● SUPPLIED INFORMATION:
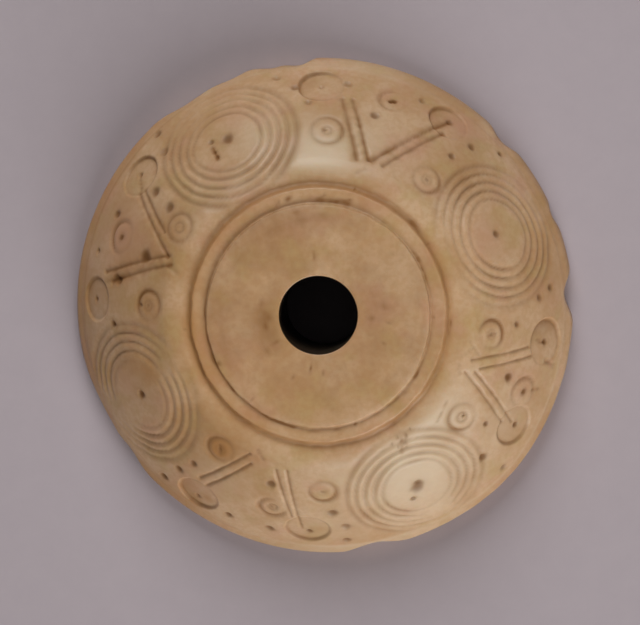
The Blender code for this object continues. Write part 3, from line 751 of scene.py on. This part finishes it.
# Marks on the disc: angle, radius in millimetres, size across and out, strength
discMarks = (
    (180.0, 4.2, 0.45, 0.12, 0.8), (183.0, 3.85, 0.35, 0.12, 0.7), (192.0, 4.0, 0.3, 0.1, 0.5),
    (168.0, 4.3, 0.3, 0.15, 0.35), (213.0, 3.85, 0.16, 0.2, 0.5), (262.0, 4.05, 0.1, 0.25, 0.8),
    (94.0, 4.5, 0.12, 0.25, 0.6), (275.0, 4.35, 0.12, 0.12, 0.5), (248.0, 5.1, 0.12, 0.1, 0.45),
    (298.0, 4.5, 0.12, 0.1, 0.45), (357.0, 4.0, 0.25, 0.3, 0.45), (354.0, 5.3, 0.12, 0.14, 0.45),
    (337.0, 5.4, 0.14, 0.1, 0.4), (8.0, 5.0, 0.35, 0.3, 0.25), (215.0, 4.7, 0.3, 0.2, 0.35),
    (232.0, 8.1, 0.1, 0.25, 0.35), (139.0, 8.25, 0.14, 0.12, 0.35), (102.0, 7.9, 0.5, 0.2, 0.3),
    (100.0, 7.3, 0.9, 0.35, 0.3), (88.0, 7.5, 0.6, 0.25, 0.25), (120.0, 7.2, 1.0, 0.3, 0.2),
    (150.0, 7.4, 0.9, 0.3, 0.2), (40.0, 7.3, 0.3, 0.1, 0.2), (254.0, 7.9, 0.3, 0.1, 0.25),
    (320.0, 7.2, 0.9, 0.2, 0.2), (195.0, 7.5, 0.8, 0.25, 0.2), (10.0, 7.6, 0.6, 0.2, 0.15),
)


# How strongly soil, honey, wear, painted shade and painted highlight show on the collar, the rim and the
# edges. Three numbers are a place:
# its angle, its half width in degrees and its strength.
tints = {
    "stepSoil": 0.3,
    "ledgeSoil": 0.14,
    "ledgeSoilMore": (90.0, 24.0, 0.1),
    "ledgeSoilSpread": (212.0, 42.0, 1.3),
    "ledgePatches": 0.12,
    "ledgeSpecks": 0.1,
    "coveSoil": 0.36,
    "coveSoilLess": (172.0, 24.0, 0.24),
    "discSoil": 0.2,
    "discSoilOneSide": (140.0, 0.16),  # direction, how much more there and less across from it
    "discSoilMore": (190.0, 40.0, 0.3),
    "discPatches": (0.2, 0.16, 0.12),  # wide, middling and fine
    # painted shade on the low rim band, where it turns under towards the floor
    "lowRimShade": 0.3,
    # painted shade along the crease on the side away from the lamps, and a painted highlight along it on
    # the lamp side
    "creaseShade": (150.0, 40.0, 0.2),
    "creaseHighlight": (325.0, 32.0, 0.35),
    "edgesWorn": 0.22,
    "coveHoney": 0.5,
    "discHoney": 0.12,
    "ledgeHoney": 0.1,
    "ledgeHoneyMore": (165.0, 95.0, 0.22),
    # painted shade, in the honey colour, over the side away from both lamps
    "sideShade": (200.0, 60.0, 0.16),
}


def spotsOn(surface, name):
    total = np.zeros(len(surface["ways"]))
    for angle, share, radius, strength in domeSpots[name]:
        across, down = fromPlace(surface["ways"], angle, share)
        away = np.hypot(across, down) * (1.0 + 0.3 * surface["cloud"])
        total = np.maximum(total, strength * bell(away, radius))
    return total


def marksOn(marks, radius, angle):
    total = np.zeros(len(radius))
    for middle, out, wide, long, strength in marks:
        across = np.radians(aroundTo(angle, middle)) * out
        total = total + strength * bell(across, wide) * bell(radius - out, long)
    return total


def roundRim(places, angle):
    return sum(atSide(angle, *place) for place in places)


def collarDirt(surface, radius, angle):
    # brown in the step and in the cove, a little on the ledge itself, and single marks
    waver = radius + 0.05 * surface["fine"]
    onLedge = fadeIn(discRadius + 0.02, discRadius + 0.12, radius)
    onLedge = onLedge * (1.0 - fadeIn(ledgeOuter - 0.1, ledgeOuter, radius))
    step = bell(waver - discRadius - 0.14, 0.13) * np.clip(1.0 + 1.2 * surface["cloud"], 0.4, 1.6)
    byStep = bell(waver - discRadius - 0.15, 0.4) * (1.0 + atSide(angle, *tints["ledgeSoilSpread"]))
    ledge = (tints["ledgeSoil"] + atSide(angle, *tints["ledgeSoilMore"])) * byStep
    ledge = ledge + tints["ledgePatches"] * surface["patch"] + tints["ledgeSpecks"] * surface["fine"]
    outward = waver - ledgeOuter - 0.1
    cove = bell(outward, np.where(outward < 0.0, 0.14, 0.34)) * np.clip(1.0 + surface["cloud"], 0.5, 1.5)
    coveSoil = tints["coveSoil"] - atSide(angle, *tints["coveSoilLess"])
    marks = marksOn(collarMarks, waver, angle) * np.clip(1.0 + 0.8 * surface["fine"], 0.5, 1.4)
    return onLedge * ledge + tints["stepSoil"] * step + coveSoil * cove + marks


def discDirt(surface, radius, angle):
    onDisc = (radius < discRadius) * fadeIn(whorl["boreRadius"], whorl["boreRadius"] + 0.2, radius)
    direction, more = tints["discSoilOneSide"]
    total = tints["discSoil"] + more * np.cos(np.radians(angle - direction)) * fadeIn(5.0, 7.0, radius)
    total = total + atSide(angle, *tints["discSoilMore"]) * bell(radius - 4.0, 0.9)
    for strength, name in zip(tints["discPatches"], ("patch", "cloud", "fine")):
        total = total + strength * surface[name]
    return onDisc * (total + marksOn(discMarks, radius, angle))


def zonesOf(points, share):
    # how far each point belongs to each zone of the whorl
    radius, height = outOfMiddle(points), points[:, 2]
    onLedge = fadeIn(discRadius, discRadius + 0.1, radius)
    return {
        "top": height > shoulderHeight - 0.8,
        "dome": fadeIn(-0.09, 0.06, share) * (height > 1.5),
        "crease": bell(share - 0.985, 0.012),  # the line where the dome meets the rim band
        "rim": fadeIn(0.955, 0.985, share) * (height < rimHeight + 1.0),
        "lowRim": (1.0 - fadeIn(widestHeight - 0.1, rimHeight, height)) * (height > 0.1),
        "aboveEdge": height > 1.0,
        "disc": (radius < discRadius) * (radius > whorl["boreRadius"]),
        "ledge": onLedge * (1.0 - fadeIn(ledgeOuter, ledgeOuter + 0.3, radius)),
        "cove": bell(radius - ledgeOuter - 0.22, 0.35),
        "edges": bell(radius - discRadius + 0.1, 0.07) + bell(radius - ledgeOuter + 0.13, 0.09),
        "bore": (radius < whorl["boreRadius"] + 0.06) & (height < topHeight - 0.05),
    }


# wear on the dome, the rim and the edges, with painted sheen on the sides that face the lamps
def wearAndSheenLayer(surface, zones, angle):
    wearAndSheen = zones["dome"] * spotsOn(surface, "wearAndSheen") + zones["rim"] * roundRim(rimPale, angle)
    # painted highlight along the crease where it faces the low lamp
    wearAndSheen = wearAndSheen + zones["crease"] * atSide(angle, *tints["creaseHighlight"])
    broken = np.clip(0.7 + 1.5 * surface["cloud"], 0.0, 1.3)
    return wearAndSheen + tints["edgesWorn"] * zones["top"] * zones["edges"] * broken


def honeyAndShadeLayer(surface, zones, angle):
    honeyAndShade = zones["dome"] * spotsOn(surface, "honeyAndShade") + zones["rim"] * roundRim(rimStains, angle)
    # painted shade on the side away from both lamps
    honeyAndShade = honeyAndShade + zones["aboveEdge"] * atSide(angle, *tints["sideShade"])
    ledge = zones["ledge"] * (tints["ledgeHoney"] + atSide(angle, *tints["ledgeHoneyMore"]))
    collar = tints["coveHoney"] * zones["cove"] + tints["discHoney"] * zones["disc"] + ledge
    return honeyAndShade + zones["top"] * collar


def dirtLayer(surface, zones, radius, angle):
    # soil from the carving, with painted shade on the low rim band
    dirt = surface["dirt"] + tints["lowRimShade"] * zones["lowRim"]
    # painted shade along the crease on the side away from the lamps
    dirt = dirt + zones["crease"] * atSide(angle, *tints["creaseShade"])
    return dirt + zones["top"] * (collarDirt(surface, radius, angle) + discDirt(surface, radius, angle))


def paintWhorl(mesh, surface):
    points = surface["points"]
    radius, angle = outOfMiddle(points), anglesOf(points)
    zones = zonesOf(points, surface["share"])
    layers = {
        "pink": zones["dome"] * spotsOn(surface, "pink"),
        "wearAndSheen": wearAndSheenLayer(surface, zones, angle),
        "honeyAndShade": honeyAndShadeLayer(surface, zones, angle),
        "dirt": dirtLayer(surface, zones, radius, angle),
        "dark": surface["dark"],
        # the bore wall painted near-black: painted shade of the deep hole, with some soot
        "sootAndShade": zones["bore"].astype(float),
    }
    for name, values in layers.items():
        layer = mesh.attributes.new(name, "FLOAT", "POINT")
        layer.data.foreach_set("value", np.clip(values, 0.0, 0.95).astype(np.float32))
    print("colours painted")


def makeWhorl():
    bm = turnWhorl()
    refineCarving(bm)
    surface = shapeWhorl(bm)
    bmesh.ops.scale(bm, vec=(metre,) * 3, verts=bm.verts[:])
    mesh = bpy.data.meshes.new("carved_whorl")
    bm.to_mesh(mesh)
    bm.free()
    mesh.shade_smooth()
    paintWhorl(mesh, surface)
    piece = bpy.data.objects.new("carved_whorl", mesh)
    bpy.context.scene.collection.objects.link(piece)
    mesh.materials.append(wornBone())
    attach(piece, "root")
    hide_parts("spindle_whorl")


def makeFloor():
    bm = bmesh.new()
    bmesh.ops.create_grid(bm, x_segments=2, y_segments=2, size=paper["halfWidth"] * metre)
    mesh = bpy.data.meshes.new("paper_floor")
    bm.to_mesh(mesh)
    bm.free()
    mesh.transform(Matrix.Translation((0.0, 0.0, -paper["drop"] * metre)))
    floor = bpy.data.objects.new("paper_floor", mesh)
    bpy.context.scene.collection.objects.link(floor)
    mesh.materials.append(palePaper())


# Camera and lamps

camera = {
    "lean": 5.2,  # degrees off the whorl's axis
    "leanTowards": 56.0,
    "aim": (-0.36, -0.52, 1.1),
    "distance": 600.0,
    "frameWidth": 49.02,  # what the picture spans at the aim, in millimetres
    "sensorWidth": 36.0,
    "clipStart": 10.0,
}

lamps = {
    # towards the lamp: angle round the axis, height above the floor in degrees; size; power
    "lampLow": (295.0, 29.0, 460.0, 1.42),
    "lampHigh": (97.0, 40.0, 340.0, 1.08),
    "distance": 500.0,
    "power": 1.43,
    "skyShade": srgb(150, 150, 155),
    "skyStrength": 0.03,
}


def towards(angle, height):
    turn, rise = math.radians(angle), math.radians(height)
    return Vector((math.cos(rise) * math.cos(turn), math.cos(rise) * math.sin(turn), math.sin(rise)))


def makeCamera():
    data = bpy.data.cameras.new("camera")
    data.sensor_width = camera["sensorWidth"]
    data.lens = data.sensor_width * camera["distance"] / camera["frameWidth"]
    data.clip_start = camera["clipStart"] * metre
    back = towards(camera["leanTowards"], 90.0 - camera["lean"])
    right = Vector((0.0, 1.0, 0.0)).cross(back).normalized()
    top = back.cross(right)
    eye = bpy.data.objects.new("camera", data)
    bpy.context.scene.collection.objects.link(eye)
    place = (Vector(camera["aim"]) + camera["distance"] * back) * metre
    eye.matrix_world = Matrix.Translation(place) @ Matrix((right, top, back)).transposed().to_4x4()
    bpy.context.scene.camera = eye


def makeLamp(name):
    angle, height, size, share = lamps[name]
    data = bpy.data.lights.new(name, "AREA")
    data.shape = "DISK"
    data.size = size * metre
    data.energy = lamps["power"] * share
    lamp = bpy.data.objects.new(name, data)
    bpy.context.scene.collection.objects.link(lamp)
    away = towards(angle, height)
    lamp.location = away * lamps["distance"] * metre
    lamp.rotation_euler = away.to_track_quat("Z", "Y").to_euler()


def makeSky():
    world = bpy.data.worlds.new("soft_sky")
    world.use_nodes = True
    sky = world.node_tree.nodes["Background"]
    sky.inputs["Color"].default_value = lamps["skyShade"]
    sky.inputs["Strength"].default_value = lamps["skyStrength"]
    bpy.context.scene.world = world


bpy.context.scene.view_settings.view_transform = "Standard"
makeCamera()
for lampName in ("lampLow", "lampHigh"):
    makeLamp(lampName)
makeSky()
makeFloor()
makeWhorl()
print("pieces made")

● DESCRIPTION OF THE TASK: Lines containing the string "scene" should be counted; reply with their number and nothing more.

● TASK OUTPUT: 8